3. Reliability, redundancy & serviceability
   N+1 (or 2N) modular redundancy, hot-swap power modules, and predictive monitoring (temperature, current, fan speed, capacitor health) reduce planned and unplanned downtime.

4. EMI/EMC and safety in noisy environments
   Railway and heavy-industrial environments impose strict EMC constraints. Compliance with EN 50121 family for railway EMC and with IEC product safety standards is mandatory for certifiable deployments (EN 50121 Railway EMC Standard, IEC 62368-1 Product Safety Standard).

5. Battery & backup integration
   Telecom base stations and many BESS installations depend on battery backup. Module designs must support wide input ranges, battery charging/discharging control, and compatibility with lithium and advanced lead-acid chemistries recommended for telecom sites (Energy Efficiency in Telecom Networks — GSMA, Green Power for Mobile — GSMA).
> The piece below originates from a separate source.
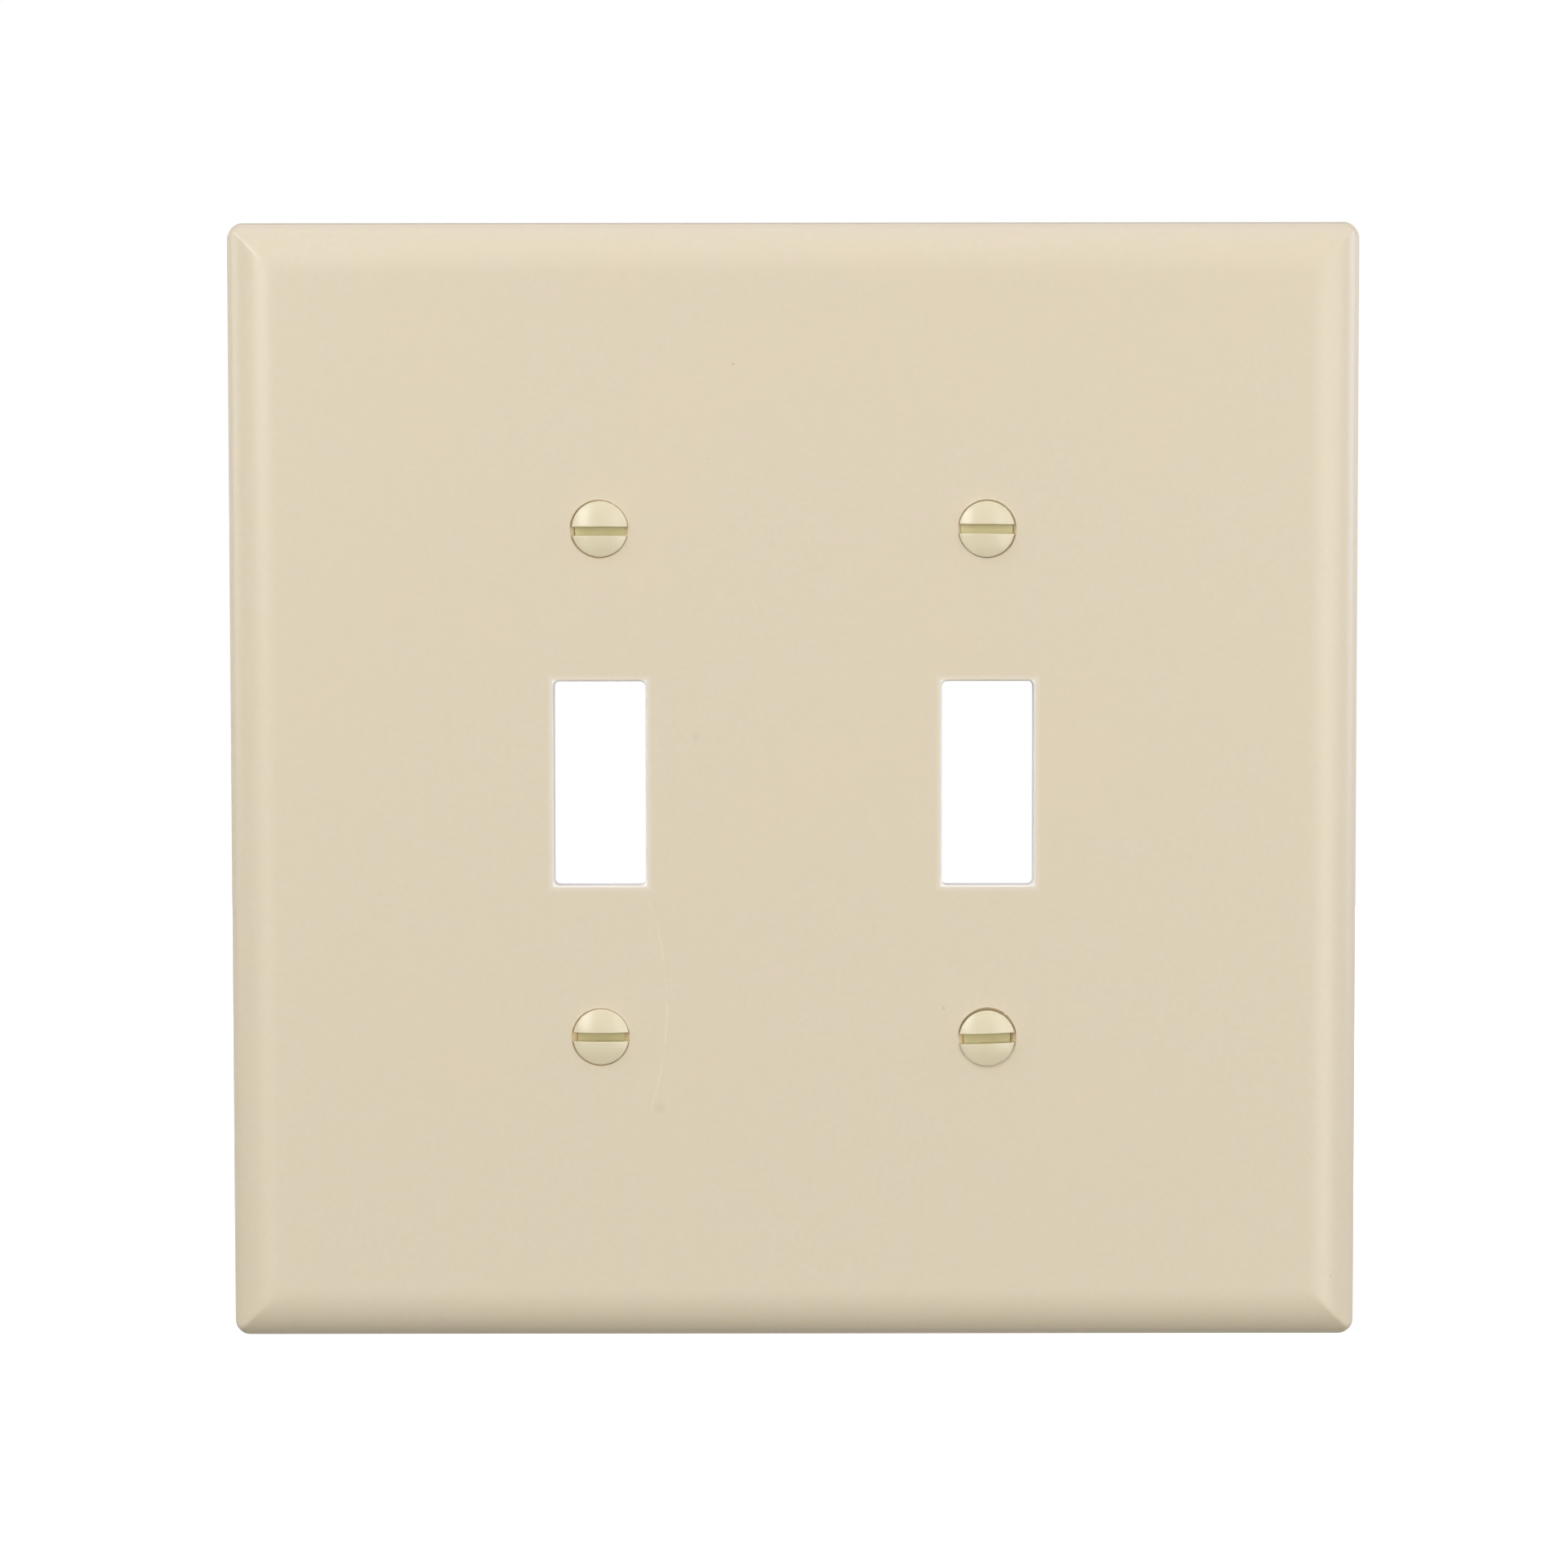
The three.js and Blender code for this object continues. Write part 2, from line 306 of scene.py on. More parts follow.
def outer_profile():
    """(inset, height) pairs from the back rim round to the face."""
    lean = LIP_INSET / LIP_HEIGHT
    pairs = []
    for step in range(4):
        angle = math.radians(30 * step)
        pairs.append((BACK_EDGE * (1 - math.sin(angle)), BACK_EDGE * (1 - math.cos(angle))))
    for step in range(ARC_STEPS + 1):
        angle = LIP_TURN * step / ARC_STEPS
        height = LIP_HEIGHT - LIP_EDGE * (1 - math.sin(angle))
        inset = LIP_INSET if step else lean * height
        pairs.append((inset + LIP_EDGE * (1 - math.cos(angle)), height))
    roll_height = DEPTH - ROLL_BASE
    for step in range(1, ROLL_STEPS + 1):
        angle = ROLL_RISE + (math.pi / 2 - ROLL_RISE) * step / ROLL_STEPS
        across = 1 - math.cos(angle) / math.cos(ROLL_RISE)
        up = (math.sin(angle) - math.sin(ROLL_RISE)) / (1 - math.sin(ROLL_RISE))
        fillet = ROLL_FILLET * (1 - step / ROLL_STEPS) ** 2
        pairs.append((ROLL_START + ROLL_WIDTH * across + fillet, ROLL_BASE + roll_height * up))
    pairs.append((ROLL_START + ROLL_WIDTH + FACE_MARGIN, DEPTH))
    return pairs


def plate_block():
    rings = []
    for inset, height in outer_profile():
        half_x = HALF_WIDTH - inset
        half_z = HALF_HEIGHT - inset
        rings.append(rounded_rectangle(half_x, half_z, corner_radius(inset), height))
    return loft("wall_plate_moulding", rings)


def recess():
    pairs = [(RIM_WIDTH - outset, -rise) for outset, rise in reversed(rounding(RIM_EDGE))]
    roll_base = RECESS_DEPTH - RECESS_ROLL_HEIGHT
    for step in range(RECESS_ROLL_STEPS + 1):
        angle = math.radians(90 * step / RECESS_ROLL_STEPS)
        inset = RIM_WIDTH + RECESS_DRAFT + RECESS_ROLL_WIDTH * (1 - math.cos(angle))
        pairs.append((inset, roll_base + RECESS_ROLL_HEIGHT * math.sin(angle)))
    rings = []
    for inset, height in pairs:
        half_x = HALF_WIDTH - inset
        half_z = HALF_HEIGHT - inset
        rings.append(rounded_rectangle(half_x, half_z, RECESS_CORNER, height))
    return loft("recess", rings)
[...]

4. Modular Power Supply in New Energy (PV, Wind, BESS)

Use cases:

• PV inverter auxiliary supplies, plant control cabinets, SCADA nodes and SCC racks.

• Grid-edge BESS converters and DC distribution; bidirectional modules for hybrid AC/DC microgrids.

Design priorities:

• High efficiency across typical operating points (low losses reduce cooling needs and operational costs).
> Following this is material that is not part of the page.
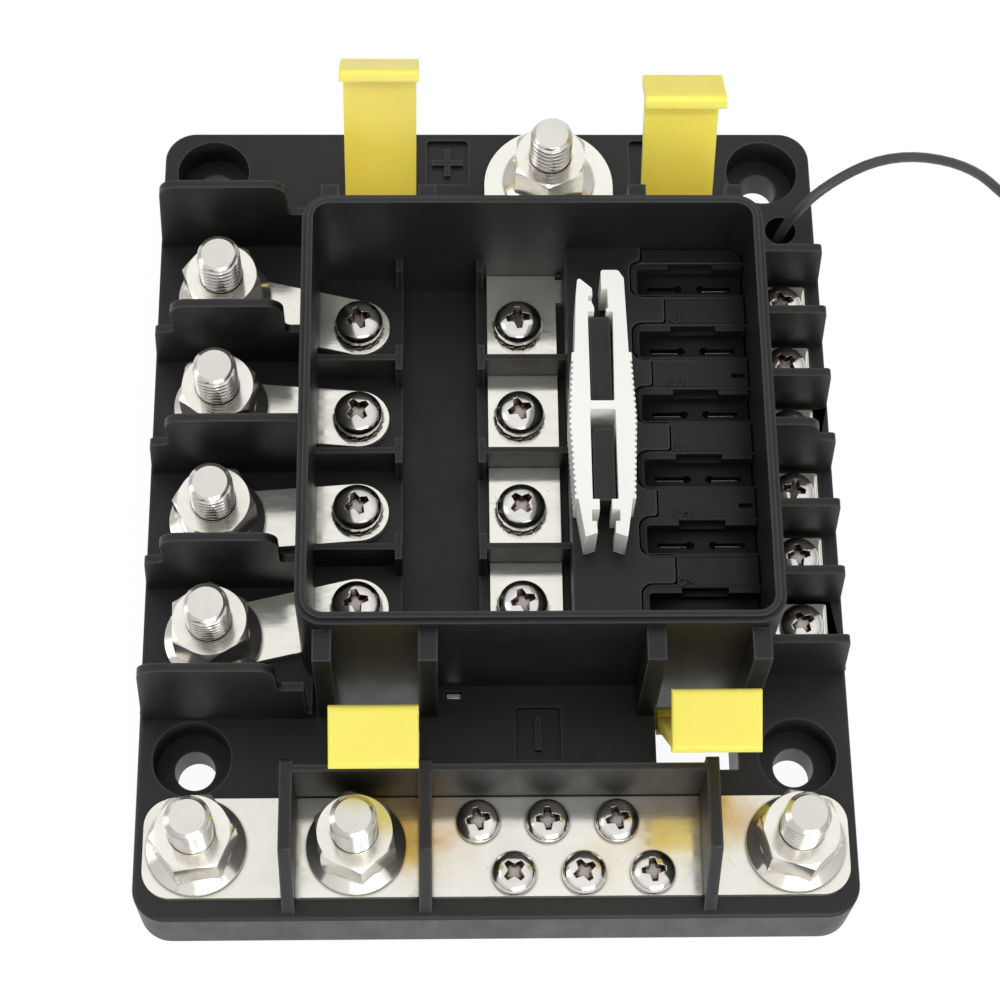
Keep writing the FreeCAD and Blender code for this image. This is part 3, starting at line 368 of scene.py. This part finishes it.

• Wide input voltage range to accept fluctuating DC bus voltages from string inverters or battery strings.

• Modular DC/DC bricks for redundant bus feeding and maintenance without plant downtime.
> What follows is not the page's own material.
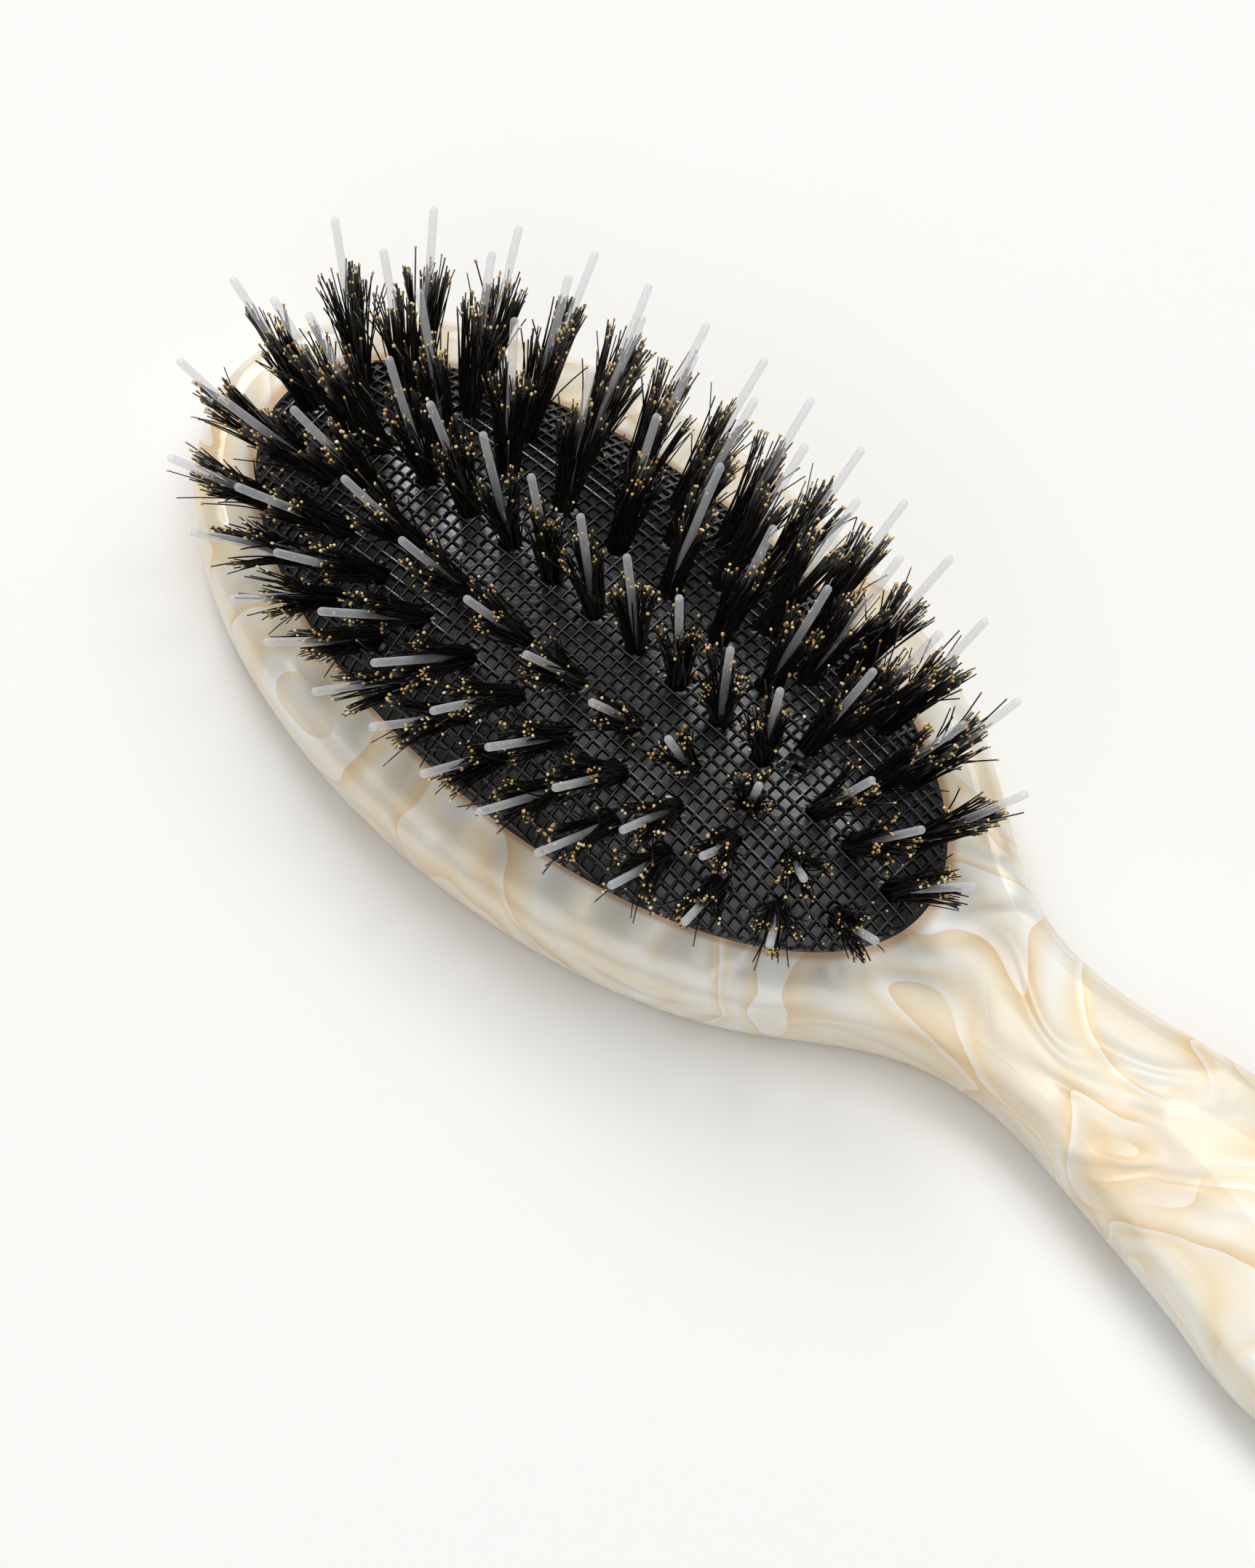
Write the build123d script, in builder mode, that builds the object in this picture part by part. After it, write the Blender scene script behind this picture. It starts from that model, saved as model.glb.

• Compliance and safety for battery energy systems (thermal runaway mitigation, isolation monitoring).

Data & rationale:

• Rapid battery deployment (42 GW added in 2023) and IEA projections for multi-hundreds GW of energy storage by 2030 make resilient power electronics a strategic purchase for renewable projects (Batteries and Secure Energy Transitions — IEA).

5. Rail Transit Applications

Use cases:

• Signalling & interlocking power, onboard electronics, trackside telecommunications and passenger information systems.

Design priorities:

• Robust EMC immunity and controlled emissions to meet EN 50121 parts relevant to signalling and telemetry (EN 50121-4 Railway Signalling Standard).

• Redundant power rails with supervised switchover and galvanic isolation to maintain fail-safe operation.

• Rugged mechanical packaging, vibration/shock tolerance, and wide temperature range.

Best practice:

• Implement segregated power domains (control/logic vs. high-power traction/aux) with isolated modular supplies and local filtering to avoid cross-domain interference.

6. Industrial Control Systems

Use cases:

• PLC racks, motion controllers, servo amplifiers, sensor networks, and factory O&M systems that run 24/7.

Design priorities:

• Deterministic performance under continuous load, low output noise for ADC/DAC and sensor front-ends, and safety compliance (IEC 62368-1 Product Safety Standard).

• Redundant N+1 module configuration for critical lines; remote health telemetry to trigger predictive maintenance.

Metrics to monitor:

• MTBF and MTTR statistics per module family, capacitor ESR growth, fan failure rates, and onboard temperature trends — use these to tune maintenance intervals and spares stocking.

7. Telecommunication Engineering

Use cases:

• Macro/micro base station power backends, edge data nodes, BTS UPS interfaces.

Design priorities:

• High uptime expectations; many operators design for five-nines or near-continuous availability for critical links. Energy efficiency is key because telecom networks are energy-intensive (~2–3% of global electricity) (Energy Efficiency in Telecom Networks — GSMA).

• Design modules to operate with UPS and battery chemistries typical for telecom (long cycle-life, wide temperature operation); provide telemetry for battery state, charge cycles and remaining capacity.

8. Design & Deployment Considerations (practical checklist)

1. Redundancy topology — N+1 or 2N; hot-swap capability is essential for minimizing outages.

2. Thermal & mechanical design — Active airflow, derating for ambient temps, dust filtration in trackside/industrial enclosures.

3. Monitoring & predictive maintenance — SNMP/Modbus/TCP telemetry; cloud logging for trend analysis.

4. Standards & certification — IEC 62368-1, EN 50121, and other regional EMC/product safety requirements (IEC 62368-1 Product Safety Standard, EN 50121 Railway EMC Standard).

5. Lifecycle & obsolescence planning — Vendors with long product roadmaps and guaranteed replacements.

9. Mini Case Studies

A. PV + BESS Plant — Redundant hot-swap DC/DC shelves improved uptime to >99.9% (Batteries and Secure Energy Transitions — IEA).
B. Urban Metro Signalling — EN 50121-compliant modules reduced interference incidents (EN 50121-4 Railway Signalling Standard).
C. Telecom Rooftop Macro Site — Modern battery chemistries & telemetry improved availability (Green Power for Mobile — GSMA).

10. Conclusion

Modular power supplies deliver the combination of reliability, maintainability, scalability and monitoring needed by continuous-operation industries. With the rapid growth of battery energy storage, stricter EMC demands in rail, the energy intensity and uptime needs of telecoms, and the mission-critical nature of industrial automation, investing in modular power architectures is both a technical and business imperative.